Turning to qualifying certain jurors, one female in the jury pool was asked if she could find a verdict of not guilty by reason of insanity. She said she could not unless she knew the consequences. Justice Few asked if the defense would want the jury to know that, if Jones was found not guilty by reason of insanity, after 120 days he could be released.

Senior Assistant Deputy Attorney General Melody Brown responded for the prosecution.

The “battle of experts” was addressed as the trial judge ruled Flores’ interview in court without the jury inadmissible because there was no opinion put forward by Flores that was a result of scientific testing.

As to the inadmissibility of mitigating testimony – the video tape of Jones’ institutionalized mother – Justice Kaye Hearn asked how the Court could uphold the trial judge’s opinion. One of Jones’ line of defense was that he “lost it,” and if there was testimony that his mother was schizophrenic, there might have been a possibility of finding Jones guilty by reason of insanity.

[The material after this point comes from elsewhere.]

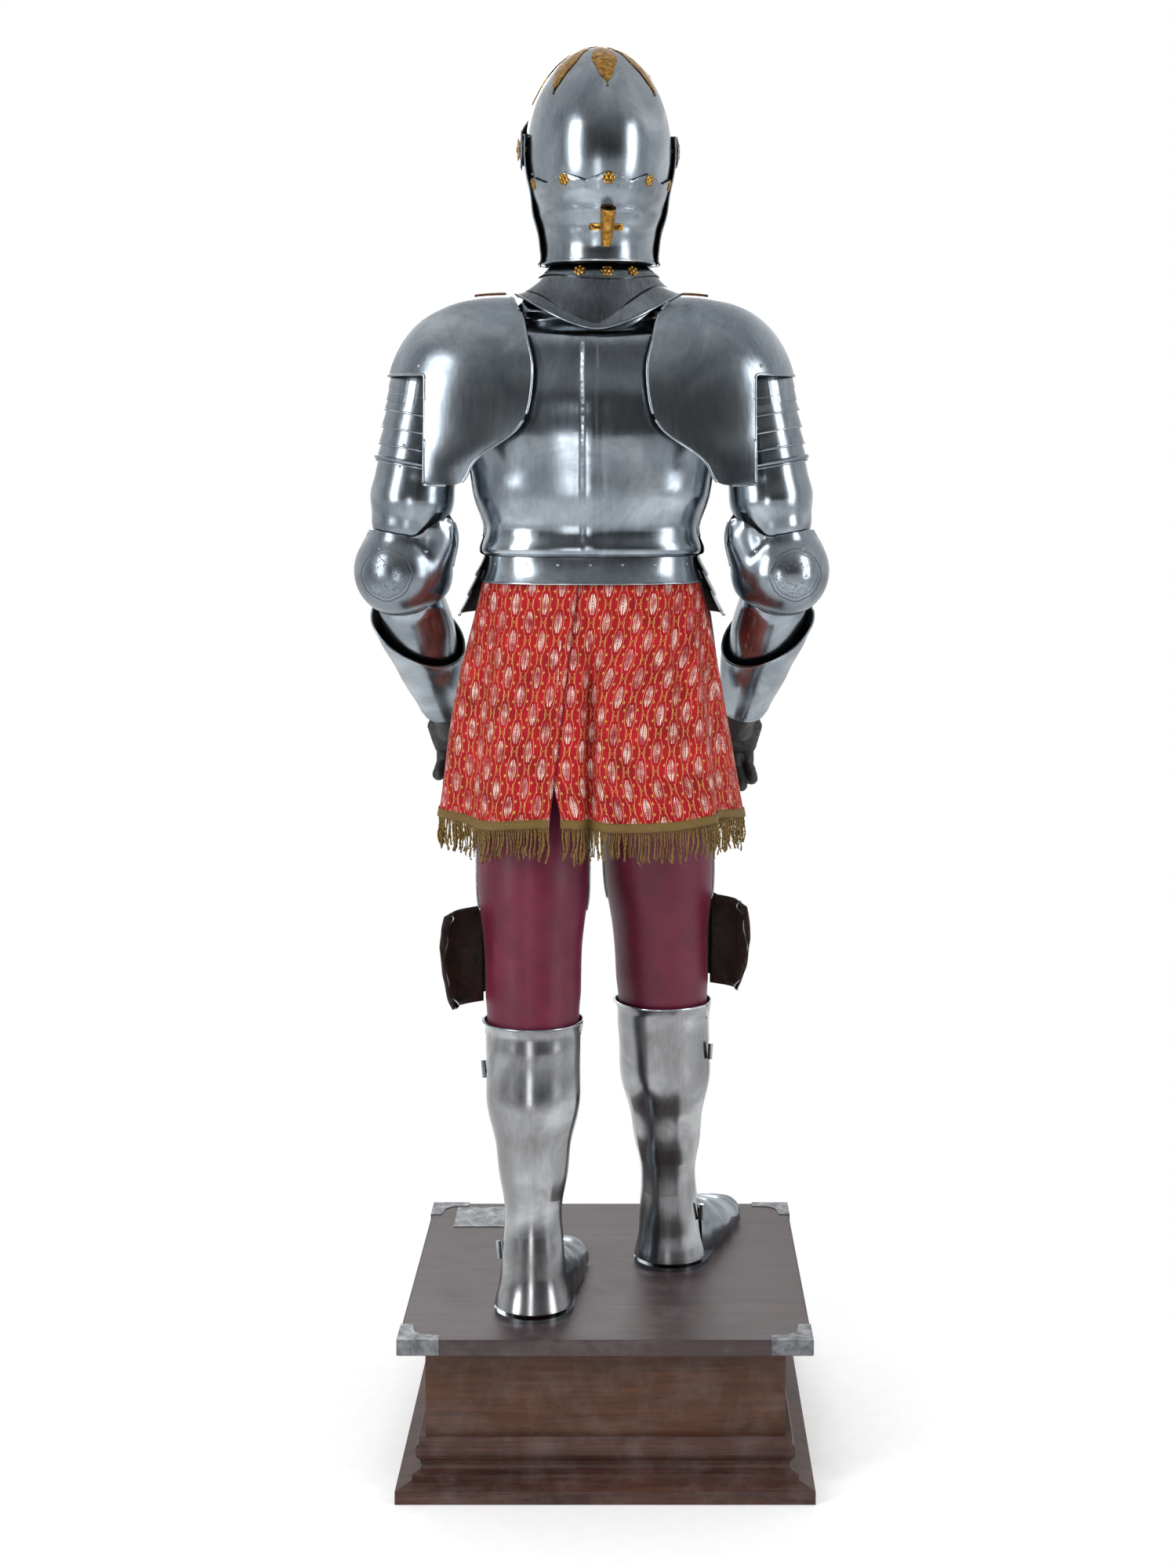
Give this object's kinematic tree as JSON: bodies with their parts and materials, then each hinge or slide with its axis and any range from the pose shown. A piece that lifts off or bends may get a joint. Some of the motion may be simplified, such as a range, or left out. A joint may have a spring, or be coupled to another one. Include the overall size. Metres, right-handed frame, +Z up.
{
  "type": "suit of plate armour on plinth",
  "caption": "Full decorative suit of plate armour standing on a stepped wooden plinth, with hinged visor, bevor, arms, greaves and a fringed brocade skirt.",
  "frame": {"origin": "centre of the underside of the plinth", "axes": "+Z up through the suit to the crown of the helmet, the suit faces -Y, its left arm is at +X"},
  "size_m": [0.678, 0.568, 1.993],
  "materials": {
    "dark_wood": "satin",
    "red_brown_wood": "satin",
    "pewter": "aged",
    "brass": "polished",
    "pine": "raw",
    "maroon_cloth": "satin weave",
    "brocade": "woven brocade",
    "gold_fringe": "twisted cord",
    "brown_leather": "worn",
    "black_leather": "worn",
    "polished_steel": "polished"
  },
  "bodies": {
    "stand": {"arm_forms": "maroon_cloth", "backplate": "polished_steel", "backplate_flange": "polished_steel", "breastplate": "polished_steel", "corner_brackets": "pewter", "fauld": "polished_steel", "gorget_lower_lame": "polished_steel", "gorget_middle_lame": "polished_steel", "gorget_rosettes": "brass", "gorget_top_lame": "polished_steel", "greave_hinges": "polished_steel", "head_block": "pine", "hip_block": "pine", "leather_straps": "brown_leather", "left_arm_lames": "polished_steel", "left_couter": "polished_steel", "left_cuisse": "polished_steel", "left_greave_front": "polished_steel", "left_leg_form": "maroon_cloth", "left_pauldron": "polished_steel", "left_poleyn": "polished_steel", "left_sabaton": "polished_steel", "left_upper_cannon": "polished_steel", "name_plate": "pewter", "plinth_bottom_board": "dark_wood", "plinth_moulding": "red_brown_wood", "plinth_side_panels": "dark_wood", "plinth_top_board": "dark_wood", "right_arm_lames": "polished_steel", "right_couter": "polished_steel", "right_cuisse": "polished_steel", "right_greave_front": "polished_steel", "right_leg_form": "maroon_cloth", "right_pauldron": "polished_steel", "right_poleyn": "polished_steel", "right_sabaton": "polished_steel", "right_upper_cannon": "polished_steel", "shoulder_bar": "pine", "skirt": "brocade", "skirt_fringe": "gold_fringe", "spine_post": "pine"},
    "helmet": {"helmet_skull": "polished_steel", "helmet_neck_guard": "polished_steel", "crown_star": "brass", "helmet_rosettes": "brass", "plume_holder": "brass", "plume_holder_band": "brass", "visor_pivots": "brass"},
    "visor": {"visor": "polished_steel"},
    "bevor": {"bevor": "polished_steel"},
    "left_forearm": {"left_lower_cannon": "polished_steel", "left_gauntlet_cuff": "polished_steel"},
    "left_hand": {"left_gauntlet_hand": "black_leather"},
    "left_tasset": {"left_tasset": "polished_steel"},
    "left_greave_door": {"left_greave_back": "polished_steel"},
    "right_forearm": {"right_lower_cannon": "polished_steel", "right_gauntlet_cuff": "polished_steel"},
    "right_hand": {"right_gauntlet_hand": "black_leather"},
    "right_tasset": {"right_tasset": "polished_steel"},
    "right_greave_door": {"right_greave_back": "polished_steel"}
  },
  "joints": [
    {"name": "helmet_turn", "type": "hinge", "parent": "stand", "child": "helmet", "pos_m": [0.012, 0.06, 1.845], "axis": [0, 0, 1], "range_deg": [-20, 20]},
    {"name": "visor_lift", "type": "hinge", "parent": "helmet", "child": "visor", "pos_m": [0.012, 0.06, 1.845], "axis": [-0.9914, -0.1305, 0], "range_deg": [0, 50]},
    {"name": "bevor_lift", "type": "hinge", "parent": "helmet", "child": "bevor", "pos_m": [0.012, 0.06, 1.845], "axis": [-0.9914, -0.1305, 0], "range_deg": [0, 20]},
    {"name": "left_elbow", "type": "hinge", "parent": "stand", "child": "left_forearm", "pos_m": [0.295, 0.06, 1.25], "axis": [-0.9608, 0.2774, 0], "range_deg": [0, 30]},
    {"name": "left_wrist", "type": "hinge", "parent": "left_forearm", "child": "left_hand", "pos_m": [0.24667, -0.10739, 1.04374], "axis": [-0.9608, 0.2774, 0], "range_deg": [-15, 15]},
    {"name": "left_tasset_strap", "type": "hinge", "parent": "stand", "child": "left_tasset", "pos_m": [0.14699, -0.05279, 1.18725], "axis": [-0.8756, -0.483, 0], "range_deg": [0, 6]},
    {"name": "left_greave_hinge", "type": "hinge", "parent": "stand", "child": "left_greave_door", "pos_m": [0.1507, 0.15498, 0.3026], "axis": [-0.0892, 0.1255, -0.9881], "range_deg": [0, 50]},
    {"name": "right_elbow", "type": "hinge", "parent": "stand", "child": "right_forearm", "pos_m": [-0.251, 0.06, 1.25], "axis": [-0.9608, -0.2774, 0], "range_deg": [0, 30]},
    {"name": "right_wrist", "type": "hinge", "parent": "right_forearm", "child": "right_hand", "pos_m": [-0.20267, -0.10739, 1.04374], "axis": [-0.9608, -0.2774, 0], "range_deg": [-15, 15]},
    {"name": "right_tasset_strap", "type": "hinge", "parent": "stand", "child": "right_tasset", "pos_m": [-0.10299, -0.05279, 1.18725], "axis": [-0.8756, 0.483, 0], "range_deg": [0, 6]},
    {"name": "right_greave_hinge", "type": "hinge", "parent": "stand", "child": "right_greave_door", "pos_m": [-0.13671, -0.00326, 0.3026], "axis": [-0.0488, 0.1191, 0.9917], "range_deg": [0, 50]}
  ]
}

The facts that Jones’ mother and grandmother were both diagnosed with schizophrenia was entered into testimony in court. Only the video of Jones’ mother was excluded in both the guilt and sentencing portions of the trial.

The jury instruction for the possible find of not guilty by insanity is one that confused a possible juror during the vetting process. The woman in the jury pool said she would consider insanity as a verdict but was concerned about what would happen if such a verdict was handed down (the juror was excluded).

In this case, jurors could have decided Jones was guilty, not guilty, not guilty by reason of insanity or guilty but mentally ill.

Brown argued that prosecutors in the murder case did not want the guilty by insanity verdict fully explained to jurors – that the defendant would be evaluated for a mandatory 120 days and then possibly released – so that it would not cloud their judgement in handing down a verdict in the case.

She said prosecutors were “focused on the fairness of the proceedings and that is why they followed the law of the state, and why they did not want that jury instruction. We don’t want a conviction, we want a fair proceeding.”

Jones had plead not guilty by reason of insanity.

Eleventh Circuit Solicitor R. Hubbard, who prosecuted the Jones case in Lexington County Court, then spoke before the court about the admission of the children’s autopsy photographs. There were 569 pre-autopsy photographs taken.

According to Hubbard, the trial judge looked at the volumes of photographs presented pre-trial by both the prosecution team and defense team. In some instances, the photos were the same for both sides. Hubbard said there are only two things that set the prosecution’s selection of photos apart from the defense photos.

“Decomposition plays a role here that it doesn’t play in most cases,” he said. “Usually, decomposition would be a problem. But this was part of the postmortem plan that Jones had the night he killed his kids. He developed a plan immediately. His kids – he couldn’t remember if they were still on the floor of if he’d just put them in the car. He sat down and drew up a list on how to destroy the bodies. He rode around for over a week with these children in his car and they were in an advanced state of composition before he even relinquished them.”

Hubbard goes on to tell the court that after dumping the bodies in the woods in Alabama, Jones tried to hasten the decomposition of the children’s bodies chemically.

Judge Kittridge asked what role the photos played in the trial. Hubbard said the photos were the evidence of the traveling crime scene and therefore the photos were probative to the case.

Justice Few asked what the photos contributed to the case that witness testimony did not.

Hubbard said the photos went to how Jones treated the bodies after death and to his mindset. The way Jones treated the bodies with contempt were the reason the photos were entered into evidence. Hubbard said his plan for not publishing the photos in open court but delivering them to the jury in a sealed envelope was to allow the jury to observe the photographs in their own time.

The photos were submitted to the jury during the sentencing phase, not the penalty phase.

The Supreme Court gave no timeline as to when they would render an opinion in this case. Dudek is asking for a new trial for Jones.